Our adventures are designed to not only build connection with the land and with each other, but also with oneself. Be it through solo time or other opportunities for reflection, invitations will be made to attune to one’s body, mind, and spirit. From gaining clarity about intentions and goals, to practices and commitments to manifest these goals, we will explore the power of will and creativity in creating a heart-centered life as a teen, and as a human.

Group Connection

In unity with our relations, we strengthen our social threads, which allows us to collaborate to create shared visions.  Through games to embody the wild ones and develop agility, we seek to find and express joy and full vitality.  By being truly helpful and developing care for humans and all sentient beings, we learn by building relationships with other species and learning their basic needs for surviving and thriving in a landscape. 

Testimonials

Our family has known Spencer for more than four years. He has provided wonderful role modeling and support during our son’s transition into adolescence. Spencer’s gentle manner, combined with his knowledge and enthusiasm for nature, make him an ideal mentor and guide for children as they navigate their way through today’s complex world.”
-Parent, Elemental Quest

Spencer has been our son’s teacher and mentor for many years and has honestly been one of the best people in our lives.  Our son is homeschooled and has learned so much through his outdoor studies with Spencer.  I am always so impressed with the knowledge that he shares and also with the way that he relates to the students in his groups.  We are so lucky to know Spencer!”
-Parent, Homeschool program

Deep Gratitude to my teachers and guides along the way

Elemental Quest is inspired by the direct teachings of John Young (8-Shields Institute), Bill Plotkin (Animas Valley Institute), Michael Meade (Mosaic Voices), Emerald North and Betsy Perleuss (School of Lost Borders), Dave Talamo and Amy Beismeier (Wilderness Reflections), Jeffrey Szilagyi (Stepping Stones Project), Amos Clifford and Shay Sloan (with Way of Council), Jack Kornfield, Donald Rothberg, and Joanna Macy (Spirit Rock Meditation Center), John Stokes (The Tracking Project), as well as indigenous elders and wisdom keepers: Tata Erik Gonzales (Deer Mountain Sanctuary), Philip Scott (Ancestral Voice), George Bertelstein (Medicine Path), Don Rynberg (chairperson, Tsi Akam Maidu), Edward Willie, and many more from The Bioneers Conferences, Buckeye Gathering, and beyond.

Understanding of universal life force and the healing journey have been supported by Teja Bell (Qigong Dharma), Saul David Raye (Atma Yoga), Jerry Alan Johnson (International Institute of Medical Qigong), Damo Mitchell (Lotus Nei Gong & Xian Tian College) Master Zhongxian Wu (Chinese Wisdom Traditions, Dr.

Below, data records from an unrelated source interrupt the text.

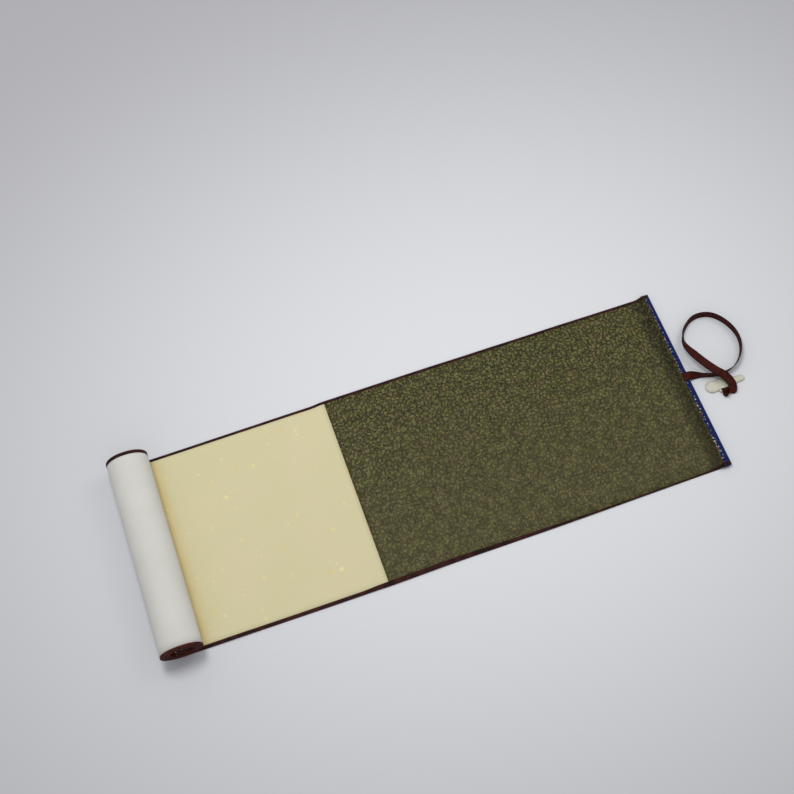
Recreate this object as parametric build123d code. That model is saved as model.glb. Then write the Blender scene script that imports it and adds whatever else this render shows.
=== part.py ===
from build123d import *
import math
import os

# Driving dimensions in millimetres. X runs along the scroll towards the stave, Y across it, Z up.
scroll_width = 234.0
paper_run = 235.0
silk_run = 418.0
sheet_thickness = 0.6
cloth_thickness = 0.25

# The wound part: radius of its outermost turn at mid thickness, spacing of the turns, flat under it.
outer_turn_radius = 22.4
turn_pitch = 2.3
rest_flat = 2.5
hollow_radius = 10.6
rod_diameter = 11.0
rod_inset = 1.5
rod_edge = 0.6
rod_wrap_angle = 270.0

# The half-round stave in the free end and the sheet's rise over it.
stave_width = 9.6
stave_height = 6.2
stave_top_radius = 1.8
stave_foot_radius = 2.9
rise_angle = 50.0
valley_radius = 8.0
brocade_lap = 7.2
cover_run = 190.0

# Edge bindings, folded round both long edges.
binding_face_width = 4.0
binding_back_width = 3.0

# Ribbon and toggle.
ribbon_width = 10.5
ribbon_thickness = 0.6
ribbon_lift = 0.2
ribbon_offset = 0.8
toggle_length = 50.0
toggle_wide_radius = 7.2
toggle_narrow_radius = 3.8
toggle_thickness = 3.0
toggle_edge = 0.8
toggle_place = (459.2, -20.4)
toggle_angle = -0.9
lug_shift = -4.4
lug_bar = 1.8
lug_step = 0.6
slot_clearance = 0.4
slot_play = 1.2
ribbon_slip = -1.0

# Levels and places that follow from the sizes above.
flat_level = cloth_thickness + sheet_thickness / 2
stave_top = cloth_thickness + stave_height
top_level = stave_top + sheet_thickness / 2
stave_right = silk_run - cloth_thickness
stave_left = stave_right - stave_width
meeting_x = stave_right - brocade_lap
half_sheet = sheet_thickness / 2
half_bound = half_sheet + cloth_thickness
half_width = scroll_width / 2
roll_foot_x = -paper_run
left_x = roll_foot_x - outer_turn_radius - half_bound
right_x = silk_run + cloth_thickness
middle_x = (left_x + right_x) / 2

# The toggle's lug: a slot as wide as the ribbon beside the slip, closed by a bar.
toggle_waist = (toggle_wide_radius + toggle_narrow_radius) / 2
lug_thickness = toggle_thickness + lug_step
slot_length = ribbon_width + 2 * slot_play
slot_width = ribbon_thickness + 2 * slot_clearance
slot_y = -toggle_waist - slot_width / 2 - slot_clearance
lug_length = slot_length + 2 * lug_bar


def moved(point, heading, distance):
    """The point that lies a distance along a heading given in degrees."""
    angle = math.radians(heading)
    return (point[0] + distance * math.cos(angle), point[1] + distance * math.sin(angle))


def trace(moves, start, heading, offset):
    """Edges of a path of lines and tangent arcs, moved sideways by offset towards its left."""
    point = moved(start, heading + 90, offset)
    edges = []
    for size, turn in moves:
        if turn == 0:
            ahead = moved(point, heading, size)
            edges.append(Line(point, ahead))
        else:
            side = math.copysign(1, turn)
            radius = size - side * offset
            centre = moved(point, heading + 90 * side, radius)
            halfway = moved(centre, heading - 90 * side + turn / 2, radius)
            heading += turn
            ahead = moved(centre, heading - 90 * side, radius)
            edges.append(ThreePointArc(point, halfway, ahead))
        point = ahead
    return edges, point, heading


def band(moves, start, heading, low, high):
    """Closed outline of a strip that follows a path between two offsets above its middle line."""
    upper, upper_end, _ = trace(moves, start, heading, -high)
    lower, lower_end, _ = trace(moves, start, heading, -low)
    caps = [Line(upper[0] @ 0, lower[0] @ 0), Line(upper_end, lower_end)]
    return make_face(Wire(upper + lower + caps))


def across(profile, near, far):
    """Extrude a side outline from one place across the scroll to another."""
    plane = Plane(origin=(-middle_x, far, 0), x_dir=(1, 0, 0), z_dir=(0, -1, 0))
    return extrude(plane * profile, amount=far - near)


def rise_moves():
    """From the meeting line on the stave down to the flat: over the edge, down the slope, round again."""
    crest = stave_top_radius + half_sheet
    lean = math.radians(rise_angle)
    slope = (stave_height - (crest + valley_radius) * (1 - math.cos(lean))) / math.sin(lean)
    over = meeting_x - stave_left - stave_top_radius
    return [(over, 0), (crest, rise_angle), (slope, 0), (valley_radius, -rise_angle)]


def wound_moves():
    """Half turns from the roll's foot inwards, then the wrap round the rod."""
    moves = []
    radius = outer_turn_radius
    while radius - turn_pitch / 2 > hollow_radius:
        moves += [(radius, -180), (rest_flat, 0), (radius - turn_pitch / 2, -180), (rest_flat, 0)]
        radius -= turn_pitch
    moves.append((rod_diameter / 2 + cloth_thickness + half_sheet, -rod_wrap_angle))
    return moves


rise = rise_moves()
free_end = (meeting_x, top_level)
_, rise_end, _ = trace(rise, free_end, 180, 0)
silk_flat = rise_end[0]
silk_moves = rise + [(silk_flat, 0)]
seam = (0, flat_level)
paper_moves = [(paper_run, 0)] + wound_moves()
whole_moves = rise + [(silk_flat + paper_run, 0)] + wound_moves()


def stave_profile():
    """Half-round section: flat top with eased edges, rounded foot."""
    middle = ((stave_left + stave_right) / 2, cloth_thickness + stave_height / 2)
    section = Pos(*middle) * Rectangle(stave_width, stave_height)
    section = fillet(section.vertices().group_by(Axis.Y)[-1], stave_top_radius)
    return fillet(section.vertices().group_by(Axis.Y)[0], stave_foot_radius)


def over_stave(low, high):
    """Strip on the stave's brocade from the meeting line over the outer edge, half way down its side."""
    section = stave_profile()
    ring = offset(section, amount=high) - offset(section, amount=low)
    half = stave_height / 2
    window = Pos(meeting_x + stave_width, stave_top) * Rectangle(2 * stave_width, 2 * half)
    return ring & window


def make_silk_panel():
    profile = band(silk_moves, free_end, 180, -half_sheet, half_sheet)
    edge = half_width - cloth_thickness
    return across(profile, -edge, edge)


def make_paper_sheet():
    profile = band(paper_moves, seam, 180, -half_sheet, half_sheet)
    edge = half_width - cloth_thickness
    return across(profile, -edge, edge)


def make_binding(side):
    """One strip folded round a long edge: wall, wide face lip, narrow back lip, strap over the stave."""
    wall = band(whole_moves, free_end, 180, -half_bound, half_bound)
    face_lip = band(whole_moves, free_end, 180, half_sheet, half_bound)
    back_lip = band(whole_moves, free_end, 180, -half_bound, -half_sheet)
    brocade = offset(stave_profile(), amount=cloth_thickness)
    strap = over_stave(cloth_thickness, 2 * cloth_thickness)
    riser_height = sheet_thickness
    riser = Pos(meeting_x + cloth_thickness / 2, stave_top + cloth_thickness + riser_height / 2)
    strap += riser * Rectangle(cloth_thickness, riser_height)
    pieces = [
        (wall - brocade, cloth_thickness),
        (face_lip, binding_face_width),
        (back_lip - brocade, binding_back_width),
        (strap, binding_face_width),
    ]
    solid = None
    for profile, width in pieces:
        near, far = (-half_width, width - half_width) if side < 0 else (half_width - width, half_width)
        piece = across(profile, near, far)
        solid = piece if solid is None else solid + piece
    return solid


def make_brocade_cover():
    """Brocade that wraps the stave and its ends, and covers the back of the silk panel."""
    section = stave_profile()
    skin = offset(section, amount=cloth_thickness)
    sheet = band(silk_moves, free_end, 180, -half_sheet, half_sheet)
    crest = (meeting_x - rise[0][0], top_level)
    back = band(rise[1:] + [(cover_run, 0)], crest, 180, -half_bound, -half_sheet)
    back_edge = half_width - binding_back_width
    wrap = across(skin - section - sheet, -half_width + cloth_thickness, half_width - cloth_thickness)
    lining = across(back - skin - sheet, -back_edge, back_edge)
    caps = across(skin - sheet, -half_width, -half_width + cloth_thickness)
    caps += across(skin - sheet, half_width - cloth_thickness, half_width)
    return wrap + caps + lining


def make_stave():
    return across(stave_profile(), -half_width + cloth_thickness, half_width - cloth_thickness)


def rod_centre():
    """The rod lies at the bottom of the hollow, inside the sheet's last wrap."""
    _, foot, _ = trace(paper_moves[:-1], seam, 180, 0)
    return (foot[0], foot[1] + rod_diameter / 2 + cloth_thickness + half_sheet)


def make_roller_rod():
    edge = half_width - rod_inset
    rod = across(Pos(*rod_centre()) * Circle(rod_diameter / 2), -edge, edge)
    return chamfer(rod.edges().filter_by(GeomType.CIRCLE), rod_edge)


# The ribbon's route, chosen by hand: X from the seam, Y from the scroll's middle line, Z up.
loop_route = [
    (418.6, 0.8),
    (434.0, -3.8),
    (454.0, -10.3),
    (475.5, -6.8),
    (492.5, 8.8),
    (498.8, 30.5),
    (492.0, 52.5),
    (477.5, 68.8),
    (455.5, 71.2),
    (438.5, 58.5),
    (430.2, 38.5),
    (433.2, 25.5),
]
loop_top = ribbon_lift + ribbon_width
end_level = lug_thickness + slot_clearance + 2 * ribbon_thickness
slot_turn = math.radians(toggle_angle)
slot_x = lug_shift + ribbon_slip
slot_place = (
    toggle_place[0] + slot_x * math.cos(slot_turn) - slot_y * math.sin(slot_turn),
    toggle_place[1] + slot_x * math.sin(slot_turn) + slot_y * math.cos(slot_turn),
)
end_route = [
    (430.8, 41.5, loop_top),
    (433.4, 24.5, loop_top + 1.8),
    (440.8, 8.0, loop_top + 2.4),
    (449.5, -6.5, loop_top + 2.4),
    (454.4, -16.4, loop_top - 1.2),
    (*slot_place, end_level),
]


def corner_radii(points):
    """Arc radius at each corner of a route, as large as its two runs allow."""
    places = [Vector(*p) for p in points]
    radii = []
    for before, corner, after in zip(places, places[1:], places[2:]):
        run_in = corner - before
        run_out = after - corner
        half_turn = math.radians(run_in.get_angle(run_out)) / 2
        radii.append(0.45 * min(run_in.length, run_out.length) / math.tan(half_turn))
    return radii


def ribbon_run(points, width, height):
    """Sweep a rectangle along straight runs and tangent arcs, upright where the route is level."""
    radii = corner_radii(points)
    path = FilletPolyline(*points, radius=radii)
    start = Plane(origin=path @ 0, x_dir=Vector(0, 0, 1).cross(path % 0), z_dir=path % 0)
    run = sweep(start * Rectangle(width, height), path=path)
    print("ribbon radii", [round(r, 1) for r in radii], "length", round(path.length, 1))
    print("volume", round(run.volume, 1), "section times length", round(width * height * path.length, 1))
    return run


def make_ribbon():
    """Strap on the stave, loop that stands on its edge, flat end that crosses it and fills the slot."""
    strap_profile = over_stave(cloth_thickness, cloth_thickness + ribbon_thickness)
    half = ribbon_width / 2
    strap = across(strap_profile, ribbon_offset - half, ribbon_offset + half)
    loop_places = [(x - middle_x, y, ribbon_lift + half) for x, y in loop_route]
    end_places = [(x - middle_x, y, z) for x, y, z in end_route]
    loop = ribbon_run(loop_places, ribbon_thickness, ribbon_width)
    end = ribbon_run(end_places, ribbon_width, ribbon_thickness)
    leg_foot = slot_clearance
    leg_size = (ribbon_width, ribbon_thickness, end_level + ribbon_thickness / 2 - leg_foot)
    leg_place = Pos(slot_place[0] - middle_x, slot_place[1], leg_foot + leg_size[2] / 2)
    leg = leg_place * Rot(Z=toggle_angle) * Box(*leg_size)
    return strap + loop + end + leg


def make_toggle():
    """Tapered slip with round ends and a slotted lug on its near edge."""
    reach = toggle_length - toggle_wide_radius - toggle_narrow_radius
    wide = Pos(-reach / 2, 0) * Circle(toggle_wide_radius)
    narrow = Pos(reach / 2, 0) * Circle(toggle_narrow_radius)
    slip = extrude(make_hull(wide.edges() + narrow.edges()), amount=toggle_thickness)
    slip = chamfer(slip.edges().group_by(Axis.Z)[-1] + slip.edges().group_by(Axis.Z)[0], toggle_edge)
    lug_far = slot_y + slot_width / 2 + toggle_waist / 2
    lug_near = slot_y - slot_width / 2 - lug_bar
    lug_middle = (lug_far + lug_near) / 2
    lug_outline = Pos(lug_shift, lug_middle) * RectangleRounded(lug_length, lug_far - lug_near, lug_bar / 2)
    lug = extrude(lug_outline, amount=lug_thickness)
    slot = Pos(lug_shift, slot_y, lug_thickness / 2) * Box(slot_length, slot_width, 2 * lug_thickness)
    place = Pos(toggle_place[0] - middle_x, toggle_place[1], 0) * Rot(Z=toggle_angle)
    return place * (slip + lug - slot)


if __name__ == "__main__":
    os.makedirs("parts", exist_ok=True)
    nodes = {
        "paper_sheet": make_paper_sheet(),
        "silk_panel": make_silk_panel(),
        "near_binding": make_binding(-1),
        "far_binding": make_binding(1),
        "brocade_cover": make_brocade_cover(),
        "stave": make_stave(),
        "roller_rod": make_roller_rod(),
        "ribbon": make_ribbon(),
        "toggle": make_toggle(),
    }
    for name, solid in nodes.items():
        box = solid.bounding_box()
        print(name, len(solid.solids()), round(solid.volume, 1), box.min, box.max)
        export_step(solid, f"parts/{name}.step")
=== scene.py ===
import math

import bpy
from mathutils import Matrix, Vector, noise


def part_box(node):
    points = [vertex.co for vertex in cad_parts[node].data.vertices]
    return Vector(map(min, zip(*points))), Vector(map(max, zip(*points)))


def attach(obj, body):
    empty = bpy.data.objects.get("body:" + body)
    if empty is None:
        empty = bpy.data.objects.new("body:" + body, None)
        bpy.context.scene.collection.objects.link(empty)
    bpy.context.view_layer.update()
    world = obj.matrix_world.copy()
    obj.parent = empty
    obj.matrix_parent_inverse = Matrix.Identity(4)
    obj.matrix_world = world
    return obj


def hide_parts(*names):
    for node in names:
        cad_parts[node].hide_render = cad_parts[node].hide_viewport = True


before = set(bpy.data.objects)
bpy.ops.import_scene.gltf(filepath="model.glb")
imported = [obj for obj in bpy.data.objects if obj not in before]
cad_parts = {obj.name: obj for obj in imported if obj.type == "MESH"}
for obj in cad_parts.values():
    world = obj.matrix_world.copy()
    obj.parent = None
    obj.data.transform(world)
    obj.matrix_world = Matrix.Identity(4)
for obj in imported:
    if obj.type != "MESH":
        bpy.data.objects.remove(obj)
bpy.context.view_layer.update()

# Driving sizes in metres. X runs along the scroll towards the stave, Y across it, Z up.
mm = 0.001
sheet_thickness = 0.6 * mm
cloth_thickness = 0.25 * mm
half_sheet = sheet_thickness / 2
half_bound = half_sheet + cloth_thickness

# How finely pieces are drawn: steps across and along, and the widest turns in degrees between two stations.
across_step = 10 * mm
sheet_step = 6 * mm
rise_step = 2 * mm
table_step = 0.5 * mm
rise_turn = 6
table_turn = 3
wound_turn = 9
stave_turn = 8

# Places read from the parts in model.glb.
paper_low, paper_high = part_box("paper_sheet")
stave_low, stave_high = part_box("stave")
rod_low, rod_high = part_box("roller_rod")
seam_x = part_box("silk_panel")[0].x
half_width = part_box("far_binding")[1].y
flat_level = paper_low.z + half_sheet
outer_turn_radius = (paper_high.z - paper_low.z) / 2 - half_sheet
paper_run = seam_x - paper_low.x - outer_turn_radius - half_sheet

# The wound part: its turns, how they close in, and how far and how often to a metre its edges wander.
turns = 9
rest_flat = 2.5 * mm
tight_pitch = 1.13 * mm
rod_wrap_angle = 270.0
edge_wander = 0.5 * mm
wander_rate = 14
wander_ease = 30 * mm

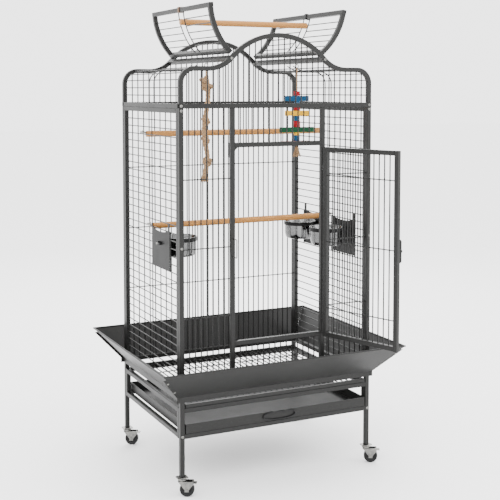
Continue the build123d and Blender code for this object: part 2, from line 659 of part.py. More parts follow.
def wings():
    """Both roof wings, each with the catch in the middle of its outer rail."""
    end_turn = radians(WING_END - degrees(TUBE / 2 / (HUMP_R - TUBE / 2)))
    middle_r = HUMP_R - TUBE / 2
    centre = (middle_r * cos(end_turn), 0, HUMP_Z + middle_r * sin(end_turn))
    section = Plane(origin=centre, x_dir=(cos(end_turn), 0, sin(end_turn)), z_dir=(0, 1, 0))
    outside = TUBE + 2 * CATCH_THICK
    with BuildPart() as catch:
        with BuildSketch(section.offset(-CATCH_WIDTH / 2)):
            RectangleRounded(outside, outside, CATCH_THICK - 0.1)
            Rectangle(TUBE, TUBE, mode=Mode.SUBTRACT)
        extrude(amount=CATCH_WIDTH)
    for name, side in (("wing_left", -1), ("wing_right", 1)):
        keep(name, *open_wing(wing() + [catch.part], side))


# ---------------------------------------------------------------- door
def door_knuckle(stile_face, z):
    """Barrel on the hinge stile that turns on one of the jamb's pins."""
    bore = DOOR_PIN_D / 2 + PIN_CLEARANCE
    outer = bore + KNUCKLE_WALL
    with BuildPart() as knuckle:
        with BuildSketch(Plane.XY.offset(z)):
            with Locations((DOOR_PIN_X, DOOR_PIN_Y)):
                Circle(outer)
            with Locations(((stile_face + DOOR_PIN_X) / 2, DOOR_PIN_Y)):
                Rectangle(DOOR_PIN_X - stile_face, 2 * outer)
            with Locations((DOOR_PIN_X, DOOR_PIN_Y)):
                Circle(bore, mode=Mode.SUBTRACT)
        extrude(amount=KNUCKLE_LENGTH)
    return knuckle.part


def door():
    """The front door, drawn shut in front of the doorway and swung open about its pin."""
    y = DOOR_PIN_Y
    right = DOOR_PIN_X - DOOR_EDGE_GAP
    left = right - DOOR_WIDTH
    top = DOOR_Z + DOOR_HEIGHT
    half = TUBE / 2
    stiles = tubes(Plane.XY.offset(DOOR_Z), [(left + half, y), (right - half, y)], DOOR_HEIGHT)
    run = DOOR_WIDTH - 2 * TUBE
    rails = tubes(along_x(left + TUBE, 0, 0), [(y, DOOR_Z + half), (y, top - half)], run)
    bars = upright_bars(y, left + TUBE, right - TUBE, DOOR_Z + TUBE, top - TUBE)
    cross = cross_wires(y + (BAR + WIRE) / 2, left + TUBE, right - TUBE, FRONT_CROSS_WIRES)
    knuckles = [door_knuckle(right, z) for z in HINGE_HEIGHTS]
    pin = Axis((DOOR_PIN_X, y, 0), (0, 0, 1))
    latch_z = DOOR_Z + DOOR_HEIGHT / 2
    with BuildPart() as plate:
        with BuildSketch(Plane(origin=(left + half, y - half, latch_z), x_dir=(1, 0, 0), z_dir=(0, -1, 0))):
            RectangleRounded(LATCH_PLATE[0], LATCH_PLATE[1], 3)
        extrude(amount=LATCH_PLATE[2])
    pivot = Plane(origin=(left + half, y - half - LATCH_PLATE[2], latch_z), x_dir=(1, 0, 0), z_dir=(0, -1, 0))
    with BuildPart() as boss:
        with BuildSketch(pivot):
            Circle(LATCH_BOSS / 2)
        extrude(amount=LATCH_BOSS_OUT)
    fixed = (stiles, rails, bars, cross, *knuckles, plate.part, boss.part)
    keep("door", *[piece.rotate(pin, DOOR_OPEN) for piece in fixed])
    with BuildPart() as lever:
        with BuildSketch(pivot.offset(LATCH_GAP)):
            SlotOverall(LATCH_LEVER[0], LATCH_LEVER[1], rotation=90)
            Circle(LATCH_BOSS / 2 + PIN_CLEARANCE, mode=Mode.SUBTRACT)
        extrude(amount=LATCH_LEVER[2])
    keep("door_latch", lever.part.rotate(pin, DOOR_OPEN))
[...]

Nida Chinensang (Sowa Rigpa, Traditional Tibetan Medicine), and many more.

Spencer has led hundreds of teens in rites of passage programs, from Summerfield Waldorf School, Marin Academy, Credo High School, as well as through programs with Back To Earth, Vilda Nature, and Elemental Nature. Spencer continues his efforts to weave the presence of indigenous and non-indigenous elders into programs. Over the years, Spencer’s co-guides across numerous schools and organizations have also been amazing mentors, contributing to the continual evolution of programming.